In many company cultures, overtime equals hard work, productivity and commitment.  Managerial wraiths shamble their way through office hallways each day at 5:30pm to see who is plopped in their seats toiling away on arbitrarily urgent tasks.  In their view these desk jockeys are the high-achievers, the truly committed.

Why is it so common that overtime is seen favorably or even expected by bosses and coworkers?   Why is it news that Ms. Sandberg leaves work at 5p.m. every day?  Why is it assumed (even I’m guilty of this one) that the COO of Facebook must be the consummate whirlwind of productivity, necessitating 80 hour work weeks, failed marriages, latch-key kids and caffeine addiction (or worse)?

One potential source of this perception can be the toilers themselves who are complicit in the overtime ethos.  Many people proudly wear their overtime like a battle scar or badge of honor.  They enjoy complaining about working too much, and use it to elicit sympathy or respect from others.  Some view it as a sign of their importance or overall value in the workplace.  “The Company would be screwed unless I crap out this TPS report.”

However, I think a more important and far more poignant distinction (of which I need to occasionally remind myself) is that overtime does not equal productivity.  Productivity is what’s really important, not working yourself to death.  As the article states: “The measure of our work is in our productivity, not the number of hours we put in.”  I would add that achieving specific goals is a better measure of productivity than how much time someone puts in or even how they approach their work.

As a manager, I really only care about results.  I’ll admit that I can get wrapped around the axle when I don’t trust the person or method being selected to accomplish the task.  That said, overtime is not the metric I use to judge whether I should trust someone to get the job done.  Unfortunately a lot of stock gets put into an employee’s worth by virtue of their willingness to bleed themselves dry, especially in the tech industry.  But this is wrong.  Some of the biggest time-wasters I’ve known have been perfectly willing to feign productivity for 70 hours a week or more.  There’s no value in that.

Overtime is sinister because it creates the illusion of productivity.  Overtime does not equal productivity, and productivity is far more important than overtime.  Morale suffers when hardworking and genuinely productive workers see praise go to grindstone martyrs.
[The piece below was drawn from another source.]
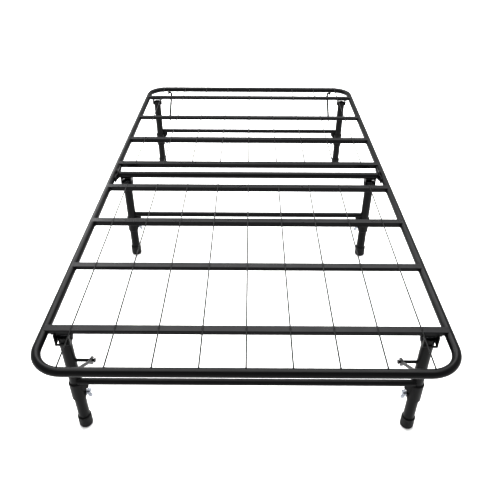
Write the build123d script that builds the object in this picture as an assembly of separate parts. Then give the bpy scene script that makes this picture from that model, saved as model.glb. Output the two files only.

Furthermore, overtime has diminishing returns on productivity, and quality of work product.  I often have to remind our customers that asking our folks to go on extended OT benders is foolish (I’m a bit more diplomatic, but you get my meaning).  The only thing that seems to resonate is when I ask them two important questions:

  1. Does productivity decrease over time? Answer: Yes
  2. Does the bill rate decrease over time? Answer: No

Here’s a helpful chart a toddler must have made:

The Value of Overtime

Why would you pay the same rate (or in some cases more) for less productivity?  I understand that sometimes there are deadlines, or budget limitations or human resource limitations, but these should be the rare exception, not the expectation.

Ultimately, overtime is a resource allocation problem, not an effort problem.  The adage ‘work smarter not harder’ applies well.  Hire more good people.  They will be rested and deliver more value and be cheaper in the long run, long after your competitors people burn out, morale evaporates and their work quality is circling the drain.